Gianfranco Fini, speaker of Italy’s lower house of parliament, said entire towns has been “virtually destroyed” with 15,000 buildings off limits.

The tremor struck at just after 3.30am local time this morning and measured 6.3 on the Richter scale.

The epicenter was close to the city of L’Aquila in the centre of Italy, about 100 miles north east of Rome.

TV footage showed a scene of devastation in the city with rubble strewn on roads, buildings collapsed and large cracks in many structures.

It seems fate or God needed to send a message about thew difference between scientific facts verses “scientific consensus”. Are people paying attention to this?

4 responses so far

4 Responses to “When Politicians Play Scientist”

  1. Phineas says:

    I think you’re being a bit unfair to the town officials, AJ. The radon gas method Dr. Giuliani based his predictions on is still controversial, and reliability is very much at issue: http://www2.ee.ic.ac.uk/zhongjie.chen06/yr2proj/radon.html

    In fact, as pointed out in the article you quote, eminent seismologists are questioning whether earthquakes can ever be predicted: http://scec.ess.ucla.edu/~ykagan/perspective.html

    Where they do deserve blame is for an apparent lack of preparedness and adequate building codes: I’m willing to bet that most of the buildings that fell are over a century old. I live in Southern California, where earthquakes are a fact of life. The 1994 Northridge shaker was about as strong as the one to hit l’Aquila, but the death toll was much less in large part because of effective building codes.

    You’re essentially damning Italian officials for not listening to the one dissenting voice, for somehow not being able to spot that, this time, the doomsayer was right. Everyone wishes now they had, but how were they supposed to know at the time that he was right? Post-hoc vision is always 20-20.

  2. AJStrata says:

    Phineas,

    The Radon gas method is not all that controversial, really. The point of the article is about the myth of ‘consensus’ – and the town should have taken the man’s concerns much more seriously and planned ahead.

    The politicians did not want to hear bad news, so they silenced it – that is the moral of this story.

  3. Frogg says:

    Kind of makes you wonder about those “Tsunami” warnings a few years ago which were ignored for “economic reasons”:

    “Just minutes after the earthquake in the Indian Ocean on Sunday morning, Thailand’s foremost meteorological experts were sitting together in a crisis meeting.

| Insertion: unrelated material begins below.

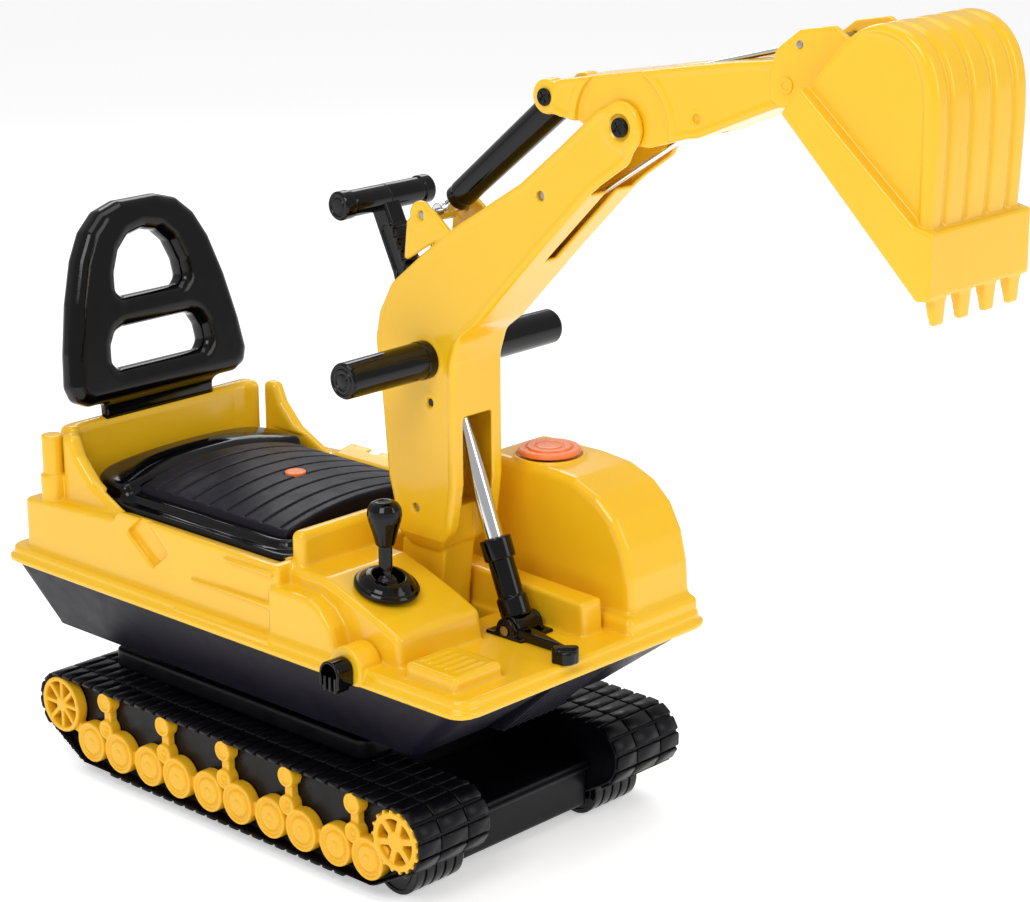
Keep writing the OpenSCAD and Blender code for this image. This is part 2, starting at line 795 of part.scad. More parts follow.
// The left half shell of the stick
module stick_half_shell() {
    difference() {
        union() {
            difference() {
                prism(0, stick_half) stick_profile();
                difference() {
                    prism(-1, stick_half - arm_wall) offset(delta = -arm_wall) stick_profile();
                    ybar(elbow_p, recess_cheek + arm_wall, cheek_half - arm_wall, 30);
                    ybar(bucket_p, 19, cheek_half - arm_wall, 30);
                }
                ybar(elbow_p, recess_cheek, cheek_half, 30);
                ybar(bucket_p, 16, cheek_half, 30);
            }
            ybar(elbow_p, 9, 0, cheek_half - 1);
            ybar(rear_p, 7, 14.5, stick_half - 1);
            ybar(drive_p, 6, 4, stick_half - 1);
            ybar(bucket_p, 9, 0, cheek_half - 1);
        }
        ybar(elbow_p, 4 + run_gap, -1, 40);
        ybar(rear_p, 3.5, -1, 40);
        ybar(drive_p, 2.5, -1, 40);
        ybar(bucket_p, 4 + run_gap, -1, 40);
        // room for the stick cylinder, the drive rod and the bucket rod
        block([230, -1, 590], [276, 14, 650]);
        block([334, -1, 580], [396, 4.5, 613]);
        prism(-1, 4) polygon([[350, 643], [350, 670], [490, 690], [490, 660], [470, 657], [405, 652]]);
    }
}
module stick_shell_left() { color(yellow) stick_half_shell(); }
module stick_shell_right() { color(yellow) mirror([0, 1, 0]) stick_half_shell(); }

module stick_rear_pin() { headed_pin(rear_p, 3.5, stick_half, 7); }
module drive_rod_pin() { color(chrome) ybar(drive_p, 2.5, -stick_half + 1, stick_half - 1); }

// The chrome wire that the control lever pushes the stick with
module drive_rod() {
    a = atan2(drive_p[0] - lever_p[0], drive_p[1] - lever_p[1]);
    color(chrome) difference() {
        union() {
            along(lever_p, a, 4, norm(drive_p - lever_p), wire_r, wire_r);
            ybar(lever_p, 7, -3, 3);
            ybar(drive_p, 5.5, -3, 3);
        }
        ybar(lever_p, 4.5, -5, 5);
        ybar(drive_p, 2.5 + run_gap, -5, 5);
    }
}

module stick_cylinder_tube() {
    color(black) difference() {
        union() {
            along(ear_p, cyl_dir, 17, cyl_len - 10, 10.8, 12.5);
            along(ear_p, cyl_dir, cyl_len - 11, cyl_len, 9, 9);
            ybar(rear_p, 9.5, -13, 13);
        }
        along(ear_p, cyl_dir, 10, cyl_len - 14, 9, 9);
        ybar(rear_p, 3.5 + run_gap, -20, 20);
    }
}

module stick_cylinder_rod() {
    color(chrome) difference() {
        union() {
            along(ear_p, cyl_dir, 2, 132, 5, 5);
            ybar(ear_p, 7, -8, 8);
        }
        ybar(ear_p, 3 + run_gap, -20, 20);
    }
}

// ---- Bucket ----

bucket_back = [[489, 636], [505, 658], [523, 679], [540, 695], [556, 702], [568, 704], [583, 700],
               [597, 691], [606, 675], [610, 656], [612, 615], [611, 572], [607, 566],
               [604.5, 527]];

module bucket() {
    tooth_w = 13;
    gap = (2 * bucket_half - teeth * tooth_w) / teeth;
    color(yellow) difference() {
        union() {
            difference() {
                prism(-bucket_half, bucket_half) polygon(bucket_back);
                prism(-bucket_half + wall, bucket_half - wall)
                    for (d = [0, 4, 9]) translate([-d, -1.05 * d])
                        offset(delta = -wall) polygon(bucket_back);
            }
            both() prism(28, 33) polygon([[460, 660], [464, 675], [484, 690], [512, 695],
                [530, 684], [514, 666], [490, 637], [483, 638], [466, 636], [460, 644]]);
            for (k = [0:teeth - 1])
                translate([0, -bucket_half + gap / 2 + k * (tooth_w + gap), 0])
                    prism(0, tooth_w) polygon([[600, 529], [605, 531], [607, 512], [604, 512]]);
        }
        ybar(bucket_p, 4, -40, 40);
        ybar(rod_p, 2.5, -40, 40);
    }
}

module bucket_pin() { headed_pin(bucket_p, 4, 33, 7); }
module bucket_rod_pin() { color(chrome) ybar(rod_p, 2.5, -33, 33); }

// The chrome wire that steadies the bucket, sliding in the stick's top channel
module bucket_rod() {
    a = atan2(rod_tail[0] - rod_p[0], rod_tail[1] - rod_p[1]);
    color(chrome) difference() {
        union() {
            along(rod_p, a, 3, norm(rod_tail - rod_p), wire_r, wire_r);
            ybar(rod_p, 5, -3, 3);
        }
        ybar(rod_p, 2.5 + run_gap, -5, 5);
    }
}

track_right();
track_left();
cross_frame();
track_trim_right();
track_trim_left();
roller_axles();
roller_front_right();
roller_front_left();
roller_rear_right();
roller_rear_left();
turntable_ring();
slew_bolt();
slew_nut();
tub();
deck();
deck_screws();
seat();
seat_cap();
backrest();
horn_button();
horn_spring();
gear_lever_base();
gear_lever_stem();
gear_lever_knob();
side_clip();
cylinder_bracket();
bracket_pin();
boom_pivot();
boom_shell_right();
boom_shell_left();
boom_screws();
cross_bar();
grip_right();
grip_left();
elbow_pin();
ear_pin();
lift_rod_pin();
lift_barrel();
lift_collar();
lift_rod();
control_lever();
control_lever_pin();
stick_shell_right();
stick_shell_left();
stick_rear_pin();
drive_rod_pin();
drive_rod();
stick_cylinder_tube();
stick_cylinder_rod();
bucket();
bucket_pin();
bucket_rod_pin();
bucket_rod();
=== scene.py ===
"""Ride-on toy excavator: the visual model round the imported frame.

Every length in the shape code is in millimetres, in the frame's own axes: X forward,
Y left, Z up. solid() turns them into metres when it makes the Blender mesh.
"""
import math

import bpy
import numpy as np
from mathutils import Matrix, Vector


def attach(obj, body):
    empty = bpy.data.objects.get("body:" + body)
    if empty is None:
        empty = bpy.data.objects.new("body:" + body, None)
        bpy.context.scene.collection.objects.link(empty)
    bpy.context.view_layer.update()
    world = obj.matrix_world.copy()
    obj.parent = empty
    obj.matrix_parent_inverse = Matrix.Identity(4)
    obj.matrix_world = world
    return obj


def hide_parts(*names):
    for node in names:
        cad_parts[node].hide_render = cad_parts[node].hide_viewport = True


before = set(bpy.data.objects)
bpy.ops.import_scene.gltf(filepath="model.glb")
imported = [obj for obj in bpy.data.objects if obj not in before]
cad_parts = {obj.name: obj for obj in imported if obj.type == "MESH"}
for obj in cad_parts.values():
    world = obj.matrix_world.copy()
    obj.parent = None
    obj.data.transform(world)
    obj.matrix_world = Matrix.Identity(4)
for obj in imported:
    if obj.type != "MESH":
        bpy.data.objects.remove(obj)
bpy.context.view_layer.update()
COARSE = 1.0  # wider grids while only trying things out


# ---- Flat outlines -------------------------------------------------------------------


def soften(points, r, closed=True):
    """Rounds each corner of an outline to about the radius r."""
    p = [np.array(q, float) for q in points]
    out = []
    for n, here in enumerate(p):
        if not closed and n in (0, len(p) - 1):
            out.append(here)
            continue
        back, on = p[n - 1] - here, p[(n + 1) % len(p)] - here
        lb, lo = np.linalg.norm(back), np.linalg.norm(on)
        half = math.acos(max(-1, min(1, float(back @ on) / (lb * lo)))) / 2
        if half > 1.54 or r <= 0:
            out.append(here)
            continue
        t = min(r / math.tan(max(half, 0.05)), 0.48 * lb, 0.48 * lo)
        a, b = here + back / lb * t, here + on / lo * t
        out += [(1 - s) ** 2 * a + 2 * s * (1 - s) * here + s * s * b for s in (0, 0.25, 0.5, 0.75, 1)]
    return out


def outline(points, corner=0):
    """The signed distance to a polygon with rounded corners, and its limits."""
    p = np.array(soften(points, corner), float)

    def distance(u, w):
        near = np.full(np.broadcast(u, w).shape, 1e12, np.float32)
        inside = np.zeros(near.shape, bool)
        for (au, aw), (bu, bw) in zip(p, np.roll(p, -1, 0)):
            eu, ew = bu - au, bw - aw
            if eu * eu + ew * ew < 1e-12:
                continue
            pu, pw = u - au, w - aw
            t = np.clip((pu * eu + pw * ew) / (eu * eu + ew * ew), 0, 1)
            near = np.minimum(near, (pu - eu * t) ** 2 + (pw - ew * t) ** 2)
            if aw != bw:
                inside ^= ((aw > w) != (bw > w)) & (pu < eu * pw / ew)
        near = np.sqrt(near)
        return np.where(inside, -near, near)

    return (p[:, 0].min(), p[:, 0].max(), p[:, 1].min(), p[:, 1].max()), distance


def smooth(points, rounds=3):
    """An open run of points with its corners cut away, its two ends kept."""
    for _ in range(rounds):
        cut = [points[0]]
        for (x0, z0), (x1, z1) in zip(points, points[1:]):
            cut += [(0.75 * x0 + 0.25 * x1, 0.75 * z0 + 0.25 * z1),
                    (0.25 * x0 + 0.75 * x1, 0.25 * z0 + 0.75 * z1)]
        points = cut + [points[-1]]
    return points


def disc(c, r):
    """A round flat shape."""
    return (c[0] - r, c[0] + r, c[1] - r, c[1] + r), lambda u, w: np.hypot(u - c[0], w - c[1]) - r


def ring(c, r0, r1):
    """A flat ring between two radii."""
    limits, _ = disc(c, r1)
    mid, half = (r0 + r1) / 2, (r1 - r0) / 2
    return limits, lambda u, w: np.abs(np.hypot(u - c[0], w - c[1]) - mid) - half


def strip(a, b, w0, w1=None):
    """A flat bar with round ends, w0 wide at a and w1 at b."""
    w1 = w0 if w1 is None else w1
    a, b = np.array(a, float), np.array(b, float)
    e, wide = b - a, max(w0, w1) / 2

    def distance(u, w):
        t = np.clip(((u - a[0]) * e[0] + (w - a[1]) * e[1]) / (e @ e), 0, 1)
        return np.hypot(u - a[0] - e[0] * t, w - a[1] - e[1] * t) - (w0 + (w1 - w0) * t) / 2

    lo, hi = np.minimum(a, b) - wide, np.maximum(a, b) + wide
    return (lo[0], hi[0], lo[1], hi[1]), distance


def minus(flat, *holes):
    """A flat shape with other flat shapes taken out of it."""
    limits, distance = flat

    def left(u, w):
        d = distance(u, w)
        for _, hole in holes:
            d = np.maximum(d, -hole(u, w))
        return d

    return limits, left


def grown(flat, t):
    (a, b, c, d), distance = flat
    return (a - t, b + t, c - t, d + t), lambda u, w: distance(u, w) - t


# ---- Solids as distances: (lowest corner, highest corner, distance) --------------------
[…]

But they decided not to warn about the tsunami “out of courtesy to the tourist industry”, writes the Thailand daily newspaper The Nation.”
    http://www.dcthornton.com/2004/12/29/tsunami-warning-went-ignored/

    Political pressure?

  4. Phineas says:

    Hi AJ,

    Just to follow up, this short article in the LA Times discusses the radon-gas controversy in light of the l’Aquila quake: http://tinyurl.com/crwssa

    Key paragraphs:

    The history of earthquake prediction is littered with a lot of discarded ideas, including, many scientists say, the radon theory. Guiliani said he was collecting samples of radon gases escaping from the earth’s crust in the area around the quake. He detected unusual readings and concluded that a big quake was imminent.

    Using radon gas to predict quakes was popular in California in the late 1970s. Researchers at USC, Cal Tech and elsewhere believed changes in the gas levels were a precursor of quakes. In 1979, researchers found gas irregularities before two significant quakes, in Malibu and Big Bear. But the radon method began to lose steam because it could not reliably predict quakes.

    Now, have any replicated studies since the 70s shown a significantly increased predictive reliability for the radon gas method? I’m not aware of any, but, if there are, then I might agree with you that the town officials were remiss.

    Note also that the Times article says Dr. Giuliani made his prediction to the mayor of Sulmona, 35 miles from l’Aquila, and that he predicted the quake would hit in the next 24 hours; about a week passed, instead. If the article is accurate (If), then the reliability issue rears its ugly head again: he had the area and the timing wrong.

    Looked at from another angle, Italian officials were trying to prevent a panic after someone using an unproven method predicted a disaster. Far from a global warming-like “consensus,” decades of experience supports the idea that earthquake predictions are not to be trusted.

    I’m not saying they should have done nothing — it sounds like their disaster preparedness was awful for people living in a seismically active zone. For that, politicians deserve blame. But breaking out the pitchforks and torches to go after the politicians just doesn’t seem justified here. Not with what we know, so far.